= Kong Xianrong =

Kong Xianrong (孔憲榮 (孔宪荣, Kǒng Xiànróng); 1881－May 23, 1948), one of Wang Delin's companions who had been with him for many years as a bandit, was made one of Wang's company commanders along with Wu Yicheng, when Wang was taken into the Kirin Provincial army and became a battalion commander. When Wang Delin refused to submit to the Japanese during the invasion of Manchuria and formed the Chinese People's National Salvation Army. Kong became a commander within one of the largest and most successful of the Anti-Japanese Volunteer Armies.
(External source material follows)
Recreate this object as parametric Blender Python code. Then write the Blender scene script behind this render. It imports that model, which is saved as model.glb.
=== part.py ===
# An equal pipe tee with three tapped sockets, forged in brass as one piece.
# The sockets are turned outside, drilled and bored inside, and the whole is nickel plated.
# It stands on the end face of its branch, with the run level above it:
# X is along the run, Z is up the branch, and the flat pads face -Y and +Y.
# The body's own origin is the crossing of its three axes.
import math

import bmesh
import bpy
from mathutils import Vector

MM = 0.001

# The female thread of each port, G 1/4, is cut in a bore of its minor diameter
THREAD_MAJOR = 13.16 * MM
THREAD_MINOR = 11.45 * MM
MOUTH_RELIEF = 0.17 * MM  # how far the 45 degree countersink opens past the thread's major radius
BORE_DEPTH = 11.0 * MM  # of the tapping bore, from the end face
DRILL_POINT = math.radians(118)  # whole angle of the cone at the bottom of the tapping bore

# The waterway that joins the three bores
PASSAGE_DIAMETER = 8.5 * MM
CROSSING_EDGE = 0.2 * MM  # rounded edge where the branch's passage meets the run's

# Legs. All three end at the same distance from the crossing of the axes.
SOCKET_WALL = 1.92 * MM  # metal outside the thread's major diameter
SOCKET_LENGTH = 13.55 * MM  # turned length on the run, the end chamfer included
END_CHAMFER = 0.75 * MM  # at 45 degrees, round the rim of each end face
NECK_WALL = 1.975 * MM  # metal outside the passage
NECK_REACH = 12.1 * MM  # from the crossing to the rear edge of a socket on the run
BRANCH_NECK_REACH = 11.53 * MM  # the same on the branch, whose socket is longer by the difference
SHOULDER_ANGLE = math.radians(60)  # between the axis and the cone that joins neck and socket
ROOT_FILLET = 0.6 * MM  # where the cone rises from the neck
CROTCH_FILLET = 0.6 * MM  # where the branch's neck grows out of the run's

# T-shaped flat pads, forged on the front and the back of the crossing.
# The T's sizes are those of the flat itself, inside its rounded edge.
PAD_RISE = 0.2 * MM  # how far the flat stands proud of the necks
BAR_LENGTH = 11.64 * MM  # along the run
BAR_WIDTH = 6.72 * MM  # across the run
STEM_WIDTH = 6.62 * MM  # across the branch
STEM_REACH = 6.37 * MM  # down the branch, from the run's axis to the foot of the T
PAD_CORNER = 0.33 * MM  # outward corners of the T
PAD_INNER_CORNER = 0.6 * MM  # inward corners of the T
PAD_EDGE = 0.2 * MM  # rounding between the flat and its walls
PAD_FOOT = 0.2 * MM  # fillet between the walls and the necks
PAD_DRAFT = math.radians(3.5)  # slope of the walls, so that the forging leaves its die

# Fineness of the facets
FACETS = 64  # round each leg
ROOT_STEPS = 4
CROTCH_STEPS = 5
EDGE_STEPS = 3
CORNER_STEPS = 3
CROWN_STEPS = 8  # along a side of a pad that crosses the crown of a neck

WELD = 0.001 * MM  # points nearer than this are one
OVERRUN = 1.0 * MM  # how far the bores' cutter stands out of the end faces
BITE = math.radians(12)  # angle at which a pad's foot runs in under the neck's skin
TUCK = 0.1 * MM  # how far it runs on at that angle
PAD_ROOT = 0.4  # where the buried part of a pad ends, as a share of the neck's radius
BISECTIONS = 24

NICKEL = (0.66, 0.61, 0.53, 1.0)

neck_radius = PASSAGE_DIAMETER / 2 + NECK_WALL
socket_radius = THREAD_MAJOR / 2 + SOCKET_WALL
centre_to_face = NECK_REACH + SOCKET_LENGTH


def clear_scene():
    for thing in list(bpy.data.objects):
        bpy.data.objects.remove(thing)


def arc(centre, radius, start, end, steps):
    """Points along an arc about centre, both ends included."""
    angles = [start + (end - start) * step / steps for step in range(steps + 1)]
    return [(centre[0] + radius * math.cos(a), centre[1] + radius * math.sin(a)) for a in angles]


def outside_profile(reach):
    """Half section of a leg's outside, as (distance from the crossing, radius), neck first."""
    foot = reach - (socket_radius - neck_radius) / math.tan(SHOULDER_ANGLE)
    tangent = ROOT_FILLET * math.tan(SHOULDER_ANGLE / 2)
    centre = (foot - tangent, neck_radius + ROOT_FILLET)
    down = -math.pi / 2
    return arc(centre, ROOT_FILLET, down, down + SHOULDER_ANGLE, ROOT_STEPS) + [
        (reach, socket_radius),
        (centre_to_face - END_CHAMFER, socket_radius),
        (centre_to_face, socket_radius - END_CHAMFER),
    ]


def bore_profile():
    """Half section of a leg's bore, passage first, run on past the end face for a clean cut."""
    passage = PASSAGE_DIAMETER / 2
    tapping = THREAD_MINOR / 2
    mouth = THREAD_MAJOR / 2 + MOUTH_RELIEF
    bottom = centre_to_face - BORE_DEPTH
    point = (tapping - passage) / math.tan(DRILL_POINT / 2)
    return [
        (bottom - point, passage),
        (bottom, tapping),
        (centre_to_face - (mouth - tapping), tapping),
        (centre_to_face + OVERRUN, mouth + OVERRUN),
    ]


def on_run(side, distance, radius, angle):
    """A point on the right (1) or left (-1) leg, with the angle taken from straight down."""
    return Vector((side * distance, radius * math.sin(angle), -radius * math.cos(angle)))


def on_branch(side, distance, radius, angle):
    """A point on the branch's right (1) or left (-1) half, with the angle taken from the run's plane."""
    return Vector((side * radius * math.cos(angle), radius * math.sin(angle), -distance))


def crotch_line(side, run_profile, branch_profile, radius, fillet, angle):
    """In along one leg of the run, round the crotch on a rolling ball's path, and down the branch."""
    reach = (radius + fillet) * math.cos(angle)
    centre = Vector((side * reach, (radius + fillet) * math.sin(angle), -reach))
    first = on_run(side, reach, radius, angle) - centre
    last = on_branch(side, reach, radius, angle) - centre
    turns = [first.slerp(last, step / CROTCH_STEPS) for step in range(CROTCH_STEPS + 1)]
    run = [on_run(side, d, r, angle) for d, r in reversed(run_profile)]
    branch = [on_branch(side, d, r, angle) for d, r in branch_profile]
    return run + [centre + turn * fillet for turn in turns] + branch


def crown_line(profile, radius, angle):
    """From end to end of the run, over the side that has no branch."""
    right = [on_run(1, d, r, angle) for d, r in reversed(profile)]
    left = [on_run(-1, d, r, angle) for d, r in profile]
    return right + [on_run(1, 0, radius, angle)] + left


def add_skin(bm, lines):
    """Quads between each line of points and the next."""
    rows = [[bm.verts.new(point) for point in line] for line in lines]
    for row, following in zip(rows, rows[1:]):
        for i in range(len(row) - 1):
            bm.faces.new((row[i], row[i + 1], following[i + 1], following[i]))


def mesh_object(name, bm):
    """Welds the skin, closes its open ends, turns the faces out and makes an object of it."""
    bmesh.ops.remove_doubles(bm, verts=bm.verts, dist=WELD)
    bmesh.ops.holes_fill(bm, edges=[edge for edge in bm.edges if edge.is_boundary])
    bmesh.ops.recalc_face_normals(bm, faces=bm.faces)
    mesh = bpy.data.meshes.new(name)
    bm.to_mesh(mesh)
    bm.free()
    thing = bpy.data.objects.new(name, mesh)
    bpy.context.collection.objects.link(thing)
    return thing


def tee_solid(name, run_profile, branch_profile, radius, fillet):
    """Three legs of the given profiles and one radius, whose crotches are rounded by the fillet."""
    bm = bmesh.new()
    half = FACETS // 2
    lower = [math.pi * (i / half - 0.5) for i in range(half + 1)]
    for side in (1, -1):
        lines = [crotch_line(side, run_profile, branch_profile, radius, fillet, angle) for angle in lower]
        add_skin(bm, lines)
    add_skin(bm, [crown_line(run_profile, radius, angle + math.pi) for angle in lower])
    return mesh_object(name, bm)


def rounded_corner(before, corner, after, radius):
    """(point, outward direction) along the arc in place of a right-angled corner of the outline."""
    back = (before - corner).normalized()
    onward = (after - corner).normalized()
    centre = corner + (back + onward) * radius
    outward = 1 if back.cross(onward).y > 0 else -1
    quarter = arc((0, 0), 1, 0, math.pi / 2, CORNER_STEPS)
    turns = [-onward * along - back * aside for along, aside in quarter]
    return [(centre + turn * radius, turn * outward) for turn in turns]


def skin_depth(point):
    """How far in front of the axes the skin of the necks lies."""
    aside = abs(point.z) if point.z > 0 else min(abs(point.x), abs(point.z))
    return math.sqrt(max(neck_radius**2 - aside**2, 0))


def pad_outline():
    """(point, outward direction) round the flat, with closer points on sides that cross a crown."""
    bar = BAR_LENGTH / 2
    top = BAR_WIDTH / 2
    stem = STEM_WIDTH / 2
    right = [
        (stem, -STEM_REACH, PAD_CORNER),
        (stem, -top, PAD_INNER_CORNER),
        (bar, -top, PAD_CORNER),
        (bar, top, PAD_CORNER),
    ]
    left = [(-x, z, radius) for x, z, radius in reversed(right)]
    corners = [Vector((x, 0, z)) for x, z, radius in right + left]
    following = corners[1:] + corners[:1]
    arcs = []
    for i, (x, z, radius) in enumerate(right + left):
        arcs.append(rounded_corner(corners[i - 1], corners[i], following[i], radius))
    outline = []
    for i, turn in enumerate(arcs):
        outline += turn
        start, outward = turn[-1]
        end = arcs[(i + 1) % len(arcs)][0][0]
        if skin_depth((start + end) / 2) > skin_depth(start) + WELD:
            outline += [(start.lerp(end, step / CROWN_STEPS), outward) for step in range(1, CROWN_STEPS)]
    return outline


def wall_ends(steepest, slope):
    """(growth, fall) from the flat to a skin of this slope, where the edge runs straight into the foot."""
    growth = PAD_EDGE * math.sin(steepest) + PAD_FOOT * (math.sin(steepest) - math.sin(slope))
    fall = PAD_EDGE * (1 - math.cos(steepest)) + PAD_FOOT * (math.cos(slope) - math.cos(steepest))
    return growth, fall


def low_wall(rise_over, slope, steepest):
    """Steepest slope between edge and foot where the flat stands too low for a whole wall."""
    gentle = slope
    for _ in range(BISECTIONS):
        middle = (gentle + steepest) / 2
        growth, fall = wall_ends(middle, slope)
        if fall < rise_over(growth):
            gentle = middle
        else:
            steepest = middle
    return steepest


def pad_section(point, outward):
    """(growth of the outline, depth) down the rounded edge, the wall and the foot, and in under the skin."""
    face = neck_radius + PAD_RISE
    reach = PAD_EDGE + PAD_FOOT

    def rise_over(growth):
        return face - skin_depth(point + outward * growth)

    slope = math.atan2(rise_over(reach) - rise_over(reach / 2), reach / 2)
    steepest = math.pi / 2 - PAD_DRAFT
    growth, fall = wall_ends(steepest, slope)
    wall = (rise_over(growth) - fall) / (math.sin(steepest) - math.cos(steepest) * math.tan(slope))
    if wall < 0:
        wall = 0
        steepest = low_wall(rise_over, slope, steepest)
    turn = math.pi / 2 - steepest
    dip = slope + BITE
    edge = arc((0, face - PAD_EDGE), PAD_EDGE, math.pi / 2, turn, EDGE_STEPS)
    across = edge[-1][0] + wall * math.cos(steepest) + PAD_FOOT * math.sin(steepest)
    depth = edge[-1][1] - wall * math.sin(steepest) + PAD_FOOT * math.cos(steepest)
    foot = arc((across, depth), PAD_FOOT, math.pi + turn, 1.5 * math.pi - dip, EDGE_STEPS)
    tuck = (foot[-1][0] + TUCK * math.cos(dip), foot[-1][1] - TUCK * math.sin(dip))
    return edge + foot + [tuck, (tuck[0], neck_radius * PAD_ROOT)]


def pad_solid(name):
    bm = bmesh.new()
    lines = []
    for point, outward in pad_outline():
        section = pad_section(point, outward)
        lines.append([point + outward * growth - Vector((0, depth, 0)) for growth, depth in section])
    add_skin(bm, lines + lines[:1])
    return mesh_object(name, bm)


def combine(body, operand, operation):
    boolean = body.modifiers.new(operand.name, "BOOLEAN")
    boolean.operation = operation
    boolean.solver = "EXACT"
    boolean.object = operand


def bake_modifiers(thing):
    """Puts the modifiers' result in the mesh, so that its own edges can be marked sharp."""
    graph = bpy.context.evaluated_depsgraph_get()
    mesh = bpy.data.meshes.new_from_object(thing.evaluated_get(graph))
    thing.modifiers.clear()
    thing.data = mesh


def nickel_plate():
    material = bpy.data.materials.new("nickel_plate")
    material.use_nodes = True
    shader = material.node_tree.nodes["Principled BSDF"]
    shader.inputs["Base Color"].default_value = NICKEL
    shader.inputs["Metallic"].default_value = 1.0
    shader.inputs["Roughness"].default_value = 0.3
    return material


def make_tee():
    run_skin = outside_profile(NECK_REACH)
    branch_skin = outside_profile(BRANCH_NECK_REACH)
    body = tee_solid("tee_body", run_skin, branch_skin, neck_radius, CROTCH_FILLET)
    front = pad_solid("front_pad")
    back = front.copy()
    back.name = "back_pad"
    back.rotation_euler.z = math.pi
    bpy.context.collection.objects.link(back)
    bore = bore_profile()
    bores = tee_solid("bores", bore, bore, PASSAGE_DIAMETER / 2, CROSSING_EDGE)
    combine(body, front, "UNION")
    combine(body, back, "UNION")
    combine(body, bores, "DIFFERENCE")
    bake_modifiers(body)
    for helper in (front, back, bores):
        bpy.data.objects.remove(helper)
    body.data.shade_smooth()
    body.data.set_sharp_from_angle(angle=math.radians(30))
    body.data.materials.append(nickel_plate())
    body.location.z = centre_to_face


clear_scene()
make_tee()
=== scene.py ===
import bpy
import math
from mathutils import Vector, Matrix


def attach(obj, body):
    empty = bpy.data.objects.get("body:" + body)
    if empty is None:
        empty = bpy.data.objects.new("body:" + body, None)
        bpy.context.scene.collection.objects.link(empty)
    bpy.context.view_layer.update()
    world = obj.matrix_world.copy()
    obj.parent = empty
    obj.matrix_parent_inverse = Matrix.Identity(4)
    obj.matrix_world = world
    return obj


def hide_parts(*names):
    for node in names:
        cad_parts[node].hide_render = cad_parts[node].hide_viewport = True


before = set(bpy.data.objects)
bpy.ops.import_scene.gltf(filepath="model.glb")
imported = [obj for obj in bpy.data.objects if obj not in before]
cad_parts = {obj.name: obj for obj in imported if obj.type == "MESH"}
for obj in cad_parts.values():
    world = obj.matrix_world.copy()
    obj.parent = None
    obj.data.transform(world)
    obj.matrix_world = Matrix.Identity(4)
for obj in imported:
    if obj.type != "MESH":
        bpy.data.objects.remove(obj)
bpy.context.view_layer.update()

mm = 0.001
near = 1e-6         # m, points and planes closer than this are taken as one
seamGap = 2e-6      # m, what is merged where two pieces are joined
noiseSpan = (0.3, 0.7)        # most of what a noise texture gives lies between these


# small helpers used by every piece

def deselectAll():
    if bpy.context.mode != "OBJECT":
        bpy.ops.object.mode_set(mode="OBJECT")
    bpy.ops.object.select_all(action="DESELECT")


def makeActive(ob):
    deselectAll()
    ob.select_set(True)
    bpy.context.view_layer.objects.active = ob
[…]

In September 1932 when the forces of Wang and Feng Zhanhai managed to briefly occupy the capital of Jilin province, Things began to go wrong when the NSA became embroiled in disputes with General Li Du's Jilin Self-Defence Army. One of Li Du's subordinates tried to persuade one of Wang Delin's commanders to transfer his force into the Li's Army. Also, NSA troops were killed by Li's Army for the confiscation of the weapons of a White Russian mine owner. Finally, Li's subordinate was put in a sack and thrown into a river, probably at the instigation Kong Xianrong, Wang Delin's deputy. This rift forced the abandonment of the city.

After the Army of Wang Delin was defeated and retreated from Manchukuo, Kong Xianrong gave up the struggle, but his wife and another of Wang Delin's subordinates, Yao Zhenshan, led a small band which fought on until the spring of 1941 when it was annihilated.